Conclusion: A Gaze Without Vanishing Point

Far from being a gesture of rupture or a simple rejection of tradition, the cancellation of perspective in René Mayer’s work emerges as a structuring principle. This formal choice runs discreetly but consistently through his entire pictorial practice. It is not a dogmatic refusal of depth, but a way of reorganizing the visual field beyond any spatial hierarchy. The painting ceases to be a window — it becomes a tense, active surface, where each element exists equally alongside the others, without vanishing point, without center of gravity.

In this asserted frontality, nothing is projected — everything is presented. The forms are not there to suggest an illusion, but to establish a relationship.

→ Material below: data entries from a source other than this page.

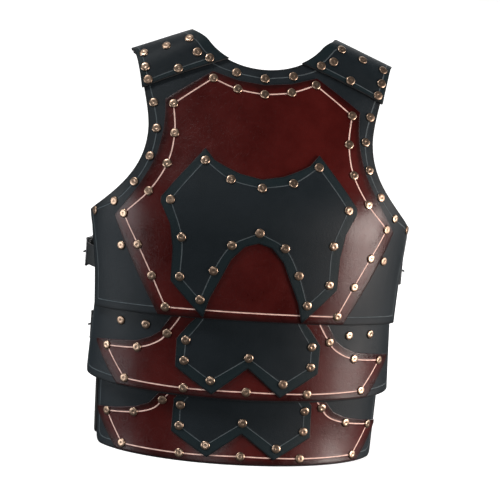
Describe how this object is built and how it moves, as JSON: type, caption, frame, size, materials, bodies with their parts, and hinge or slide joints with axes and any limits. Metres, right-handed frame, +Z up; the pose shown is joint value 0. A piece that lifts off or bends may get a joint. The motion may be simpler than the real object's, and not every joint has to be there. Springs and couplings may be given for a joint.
{
  "type": "leather cuirass",
  "caption": "Moulded leather cuirass with riveted two-colour overlays, capped shoulders, side buckles and sliding waist lames in front and at the back.",
  "frame": {"origin": "middle of the lower opening, level with the lower lame's hem", "axes": "+Z up along the torso, -Y to the wearer's front, +X to the viewer's right of the front"},
  "size_m": [0.4416, 0.2499, 0.5612],
  "materials": {
    "black_leather": "semi-matte dyed leather with fine grain",
    "oxblood_leather": "glossy waxed oxblood leather with darkened edges",
    "strap_leather": "matte strap leather",
    "rivets": "aged copper-coloured caps with a dimple",
    "buckle_steel": "blackened steel wire"
  },
  "bodies": {
    "front_plate": {"breastplate": "black_leather", "breast_overlay": "oxblood_leather", "breast_crest": "black_leather", "breast_rivets": "rivets", "shoulder_cap_left": "black_leather", "shoulder_cap_right": "black_leather", "cap_rivets_front": "rivets", "chest_strap_left": "strap_leather", "chest_strap_right": "strap_leather", "front_upper_hangers": "strap_leather"},
    "front_upper": {"upper_lame": "black_leather", "upper_lame_overlay": "oxblood_leather", "upper_lame_crest": "black_leather", "upper_lame_rivets": "rivets", "waist_strap_left": "strap_leather", "waist_strap_right": "strap_leather", "front_lower_hangers": "strap_leather"},
    "front_lower": {"lower_lame": "black_leather", "lower_lame_overlay": "oxblood_leather", "lower_lame_crest": "black_leather", "lower_lame_rivets": "rivets"},
    "back_plate": {"backplate": "black_leather", "back_overlay": "oxblood_leather", "back_rivets": "rivets", "cap_rivets_back": "rivets", "chest_chapes": "strap_leather", "chest_buckles": "buckle_steel", "chest_keepers": "strap_leather", "chest_chape_rivets": "rivets", "back_upper_hangers": "strap_leather"},
    "back_upper": {"back_upper_lame": "black_leather", "back_upper_overlay": "oxblood_leather", "back_upper_rivets": "rivets", "waist_chapes": "strap_leather", "waist_buckles": "buckle_steel", "waist_keepers": "strap_leather", "waist_chape_rivets": "rivets", "back_lower_hangers": "strap_leather"},
    "back_lower": {"back_lower_lame": "black_leather", "back_lower_overlay": "oxblood_leather", "back_lower_rivets": "rivets"},
    "prong_chest_left": {"chest_prong_left": "buckle_steel"},
    "prong_chest_right": {"chest_prong_right": "buckle_steel"},
    "prong_waist_left": {"waist_prong_left": "buckle_steel"},
    "prong_waist_right": {"waist_prong_right": "buckle_steel"}
  },
  "joints": [
    {"name": "back_open", "type": "hinge", "parent": "front_plate", "child": "back_plate", "pos_m": [0, 0, 0.553], "axis": [1, 0, 0], "range_deg": [0, 30], "deforming": ["shoulder_cap_left", "shoulder_cap_right", "chest_strap_left", "chest_strap_right", "waist_strap_left", "waist_strap_right"]},
    {"name": "front_upper_slide", "type": "slide", "parent": "front_plate", "child": "front_upper", "axis": [0, 0, 1], "range_m": [0, 0.018], "deforming": ["front_upper_hangers"]},
    {"name": "front_lower_slide", "type": "slide", "parent": "front_upper", "child": "front_lower", "axis": [0, 0, 1], "range_m": [0, 0.018], "deforming": ["front_lower_hangers"]},
    {"name": "back_upper_slide", "type": "slide", "parent": "back_plate", "child": "back_upper", "axis": [0, 0, 1], "range_m": [0, 0.018], "deforming": ["back_upper_hangers"]},
    {"name": "back_lower_slide", "type": "slide", "parent": "back_upper", "child": "back_lower", "axis": [0, 0, 1], "range_m": [0, 0.018], "deforming": ["back_lower_hangers"]},
    {"name": "chest_prong_left_swing", "type": "hinge", "parent": "back_plate", "child": "prong_chest_left", "pos_m": [-0.20879, 0.03326, 0.252], "axis": [0, 0, -1], "range_deg": [0, 60]},
    {"name": "waist_prong_left_swing", "type": "hinge", "parent": "back_upper", "child": "prong_waist_left", "pos_m": [-0.19305, 0.04118, 0.15], "axis": [0, 0, -1], "range_deg": [0, 60]},
    {"name": "chest_prong_right_swing", "type": "hinge", "parent": "back_plate", "child": "prong_chest_right", "pos_m": [0.20879, 0.03326, 0.252], "axis": [0, 0, 1], "range_deg": [0, 60]},
    {"name": "waist_prong_right_swing", "type": "hinge", "parent": "back_upper", "child": "prong_waist_right", "pos_m": [0.19305, 0.04118, 0.15], "axis": [0, 0, 1], "range_deg": [0, 60]}
  ],
  "couplings": [
    {"joint": "back_upper_slide", "follows": "front_upper_slide", "ratio": 1}
  ]
}
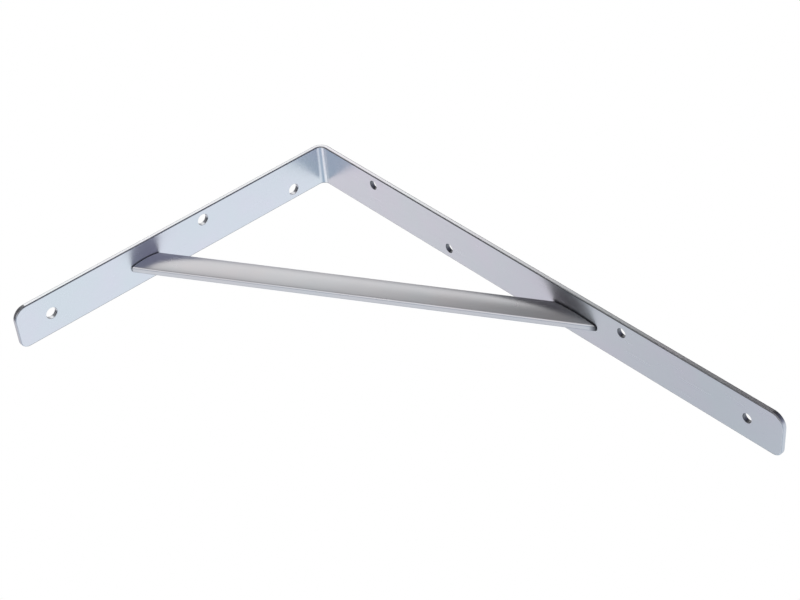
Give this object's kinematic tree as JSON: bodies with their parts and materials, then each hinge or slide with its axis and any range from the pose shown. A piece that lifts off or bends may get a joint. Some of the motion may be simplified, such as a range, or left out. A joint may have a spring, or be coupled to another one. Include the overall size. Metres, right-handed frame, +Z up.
{
  "type": "gallows shelf bracket",
  "caption": "Right-angled shelf bracket of flat zinc-plated steel strap with rounded ends and staggered screw holes, stiffened by a crowned diagonal brace.",
  "frame": {"origin": "where the wall plane meets the shelf's underside, at the middle of the strap's width", "axes": "+Z up along the wall, +Y out from the wall along the shelf arm, X across the strap; as fixed to a wall"},
  "size_m": [0.03, 0.25, 0.4],
  "materials": {
    "zinc_strap": "bright zinc plate, smooth, semi-gloss",
    "zinc_brace": "bright zinc plate, smooth, semi-gloss"
  },
  "bodies": {
    "root": {"bent_strap": "zinc_strap", "diagonal_brace": "zinc_brace"}
  },
  "joints": []
}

Whether in the traversed squares of Boxes, the crumpled surfaces of “Moving Earth”, or the scattered motifs of “Imperceptible Shift”, the gaze is never led into a background. It remains in direct contact with the surface, forced to circulate across it, with no perspective to escape through. This shift changes not only how we look — but also what we look at: painting becomes a field of operations, not of representations.

In René Mayer’s work, the plane is not defined merely by what it rejects — depth, simulation, the central viewpoint — but by what it enables: the coexistence of tensions, the balance between structure and disturbance, the lateral reading of form. This choice of the surface, assumed as a compositional foundation, is what gives his work its visual coherence. Each painting is constructed as a space without outside — one that is not entered, but confronted in its silent organization.

Thus, to reject perspective is not to deny space — but to reconfigure its conditions. In René Mayer’s work, this gesture is neither rhetorical nor theoretical. It is visual, rigorous, and fundamentally structuring. It shapes the image, guides the gaze, and affirms a position: that of an art that does not direct — but proposes; that does not depict a world — but constructs a surface where the real can present itself differently.